The public report acknowledges the central positive role the customer-facing SLO played in detecting the event. More subtly, one thing that came up in the incident review was that on Wednesday, information on an alternate hypothesis (the memory leak) from a newly participating engineer was welcomed. That is, an engineer presented contradictory evidence to a group of engineers confident in an alternate hypothesis they had spent many hours working under—and they were open to it. In my opinion this is anecdotal evidence of Westrum generativity.
Finally I would say that incident review environment itself was collegial and focused on understanding, fixing, and learning from the incident. As a low-context guest, I am ill-equipped to understand anything interpersonal or organizational that might be happening “under the surface”, but I witnessed healthy and lively debate and saw no red flags.
In my opinion the best resource today for improving incident review is Etsy’s Debriefing Facilitation Guide. The Learning from Incidents in Software community (LFI for short, founded by Nora Jones) has also recently launched a public website and blog with great content. Another great source is the blog of Adaptive Capacity Labs. ACL is an incident analysis focused consultancy founded by John Allspaw, Dr. Richard Cook, and Dr. David Woods, giants in the field of resilience engineering and its intersection with software.
Given the prevalence of video conferencing in companies today, I’d also recommend recording incident reviews. Incident report documents are a somewhat lossy synthesis of the discussion that happens during the review—and as Cook notes, “even high quality video recording cannot recover the dynamic in the room.” Archiving a recording allows you to more easily mine insight from earlier incidents as your incident review/analysis skills level up.
I’m happy and interested to be a guest at your incident review if that’s an option. Just drop me a note on Twitter for scheduling!
As far as I know it is unusual for incident reviews to include external guests, let alone allow them to write up their experiences, and I am grateful to Liz and Honeycomb for the opportunity to participate. I am also grateful to Lime and Affirm for earlier opportunities to sit in on incident reviews, which informed my approach to my visit to Honeycomb.
I have been lucky to participate in the LFI community, and it has played an instrumental role in my exploration and learning at the intersection of safety science and software engineering. Thanks to the LFI community and especially to the admins who invest their time and hard work into cultivating it.

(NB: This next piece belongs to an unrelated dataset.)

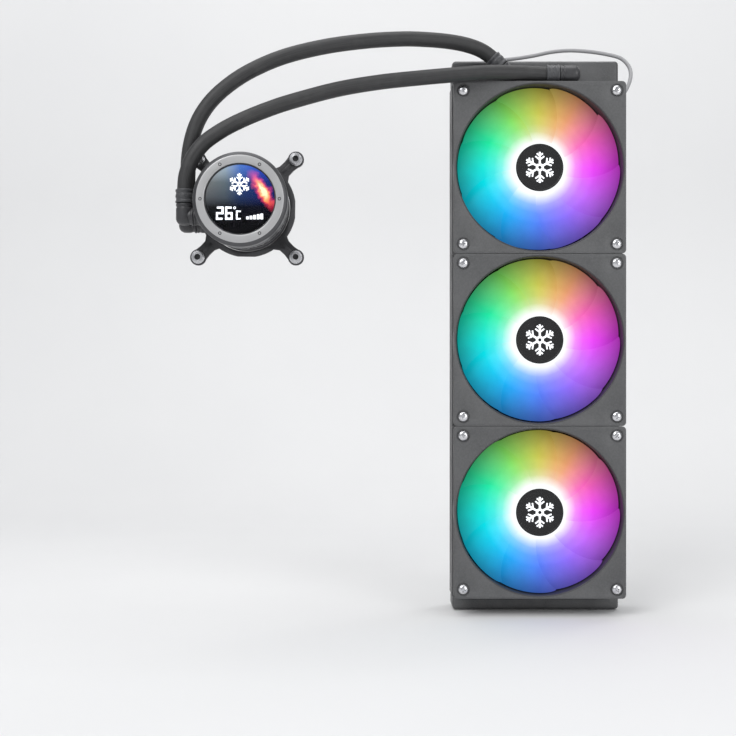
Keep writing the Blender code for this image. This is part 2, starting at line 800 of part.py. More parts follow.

I participated in a one hour incident review with no prior knowledge of Honeycomb beyond what is publicly available. I don’t know what power dynamics or goal conflicts exist there, or even the internal name for their ingest service (which is Shepherd). I didn’t interview anyone or facilitate the incident review. This post should not be considered (formal?) incident analysis; rather it is an example of what can be learned from attending others’ incident reviews, even under those constraints.
I take the trust placed by organizations who invite me into reviews seriously, and I had this post reviewed by Liz before publishing to make sure Honeycomb found it appropriate.
Thanks to Liz Fong-Jones, Ben Hartshorne, Ryan Kitchens, and Paul Osman for feedback on drafts of this post.
 Were they aware, it may not have been merged—or it may have been, with a mitigation like periodic restarts to services put in place. Talking hypothetically about what could have happened is counterfactual, and usually doesn’t help us understand the actions folks actually took.